Not only does this free your management team from ongoing security requirements but allows them to focus efforts on other aspects of security that can have a positive effect too. Training for end users and developing appropriate policies to manage risk and avoid process errors that introduce vulnerabilities.

What can MDR do for your healthcare organization?

 In 2023, over 115million PHI records were leaked, with over 700 reported breaches in the year. This signifies the elevated level of risk involved but also represents huge time and cost penalties for the healthcare businesses involved. With an ever-greater use of connected devices, risks continue to increase, requiring a robust solution that delivers improved resilience without requiring additional and costly resources within the organizations. MDR services deliver on all key needs today and thanks to scalability, maintain protection as potential vulnerabilities grow.

Given the cost of hiring in-house security teams, not to mention 24X7X365 SOC and management oversight, MDR delivers tangible cost savings. From the technology infrastructure needed for the SOC to integrating with threat intelligence and providing full internal threat detection, a managed response unit can have a significant impact on annual budgets even before considering ongoing costs. In addition, in-house provision also adds further liability to any healthcare organization, requiring it to always maintain a higher level of protection. Setting up such internal solutions takes time too, time where potential threats can become real breaches.

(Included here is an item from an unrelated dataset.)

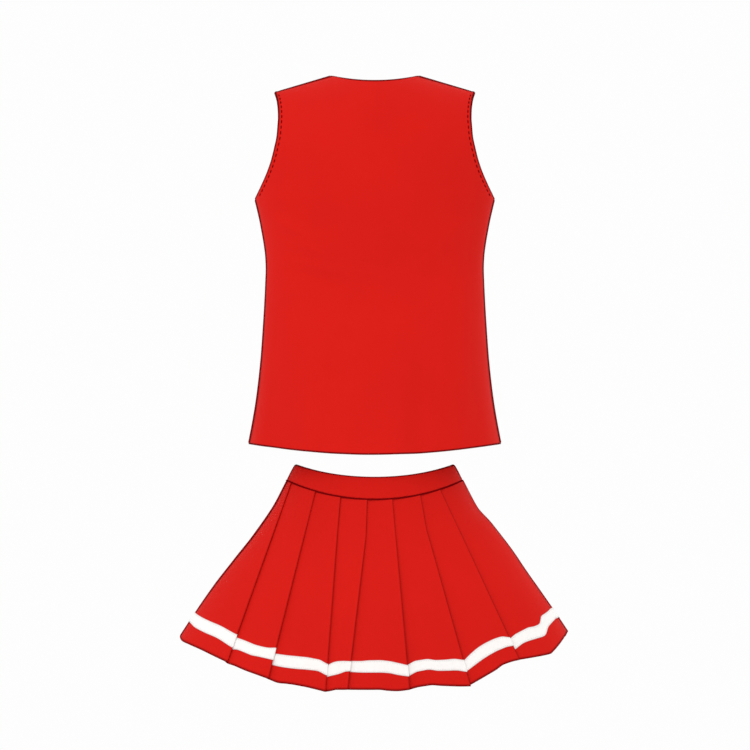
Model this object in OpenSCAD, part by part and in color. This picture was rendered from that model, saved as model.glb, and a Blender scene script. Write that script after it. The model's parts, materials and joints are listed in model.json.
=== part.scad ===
// Two-piece cheer uniform: a sleeveless shell top above a knife-pleated skirt with a side zip.
// Frame: +Z up, origin on the floor under the waist, -Y is the back of the uniform, +X its right side.
// All lengths are millimetres.

/* [Shell top] */
// Width across the shell at the underarm
chest_w = 384; // [370:2:400]
// Depth front to back at the chest
chest_d = 228; // [210:2:240]
// Height of the neck points above the floor
neck_z = 986; // [976:1:1000]
// Length from neck point down to the hem at the side seam
top_len = 589; // [580:1:595]
// How far the hem dips at centre back
hem_dip = 18.5; // [4:0.5:22]
// How much shorter the front is than the back at the hem's middle
front_lift = 4; // [0:0.5:4]
// Width of the neck opening
neck_w = 139.2; // [130:1:150]
// Drop of the back neckline below the neck points
back_drop = 8.6; // [4:0.2:20]
// Drop of the front neckline below the neck points
front_drop = 104; // [70:1:120]
// Fall of the shoulder seam per millimetre outward
shoulder_slope = 0.297; // [0.2:0.01:0.35]
// Thickness of the shell's knit fabric
fabric_t = 1.6; // [1.2:0.1:2]
// Distance of the stitch line from the armhole edge
stitch_inset = 5.6; // [4:0.2:8]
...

MDR delivers quickly, eliminating large investments for a structured, predictable ongoing cost, while also avoiding more management resources being allocated to none-healthcare, none-revenue generating operations.  

Round-the-clock Solution to Suit Healthcare needs

 MDR is delivered as a turnkey solution, with monitoring and threat response available 24 hours, 365 days a year to match the needs of busy healthcare providers. Importantly, MDR includes elements of threat intelligence, and threat hunting, which is a proactive approach to threat detection that delivers superior outcomes for high-risk situations such as healthcare.

Combined, this 24/7 solution and active threat detection avoid issues with staffing the SOC for 24x7X365 operation and burnout in your security team. Healthcare organizations often produce high alert volumes, which can become tiring for the limited resources of internal teams. The danger here is that it can be tempting to only look at high alerts in these situations, leaving mid and low-level alerts unattended, which could, and often do, turnout to be the real threats.

MDR systems leverage AI and machine learning to identify ongoing threats and provide a more complete coverage that is not practical in other ways. These systems also identify threats that traditional security options may miss completely, such as compromised accounts, vulnerabilities with remote access, or misconfigured cloud systems.

With the unique threats and resource issues that healthcare organizations face, maintaining security is an ongoing challenge. At the same time, security is ever more crucial to business operations, making MDR services a very useful tool for protecting organizations from threats without requiring extensive and expensive management oversight.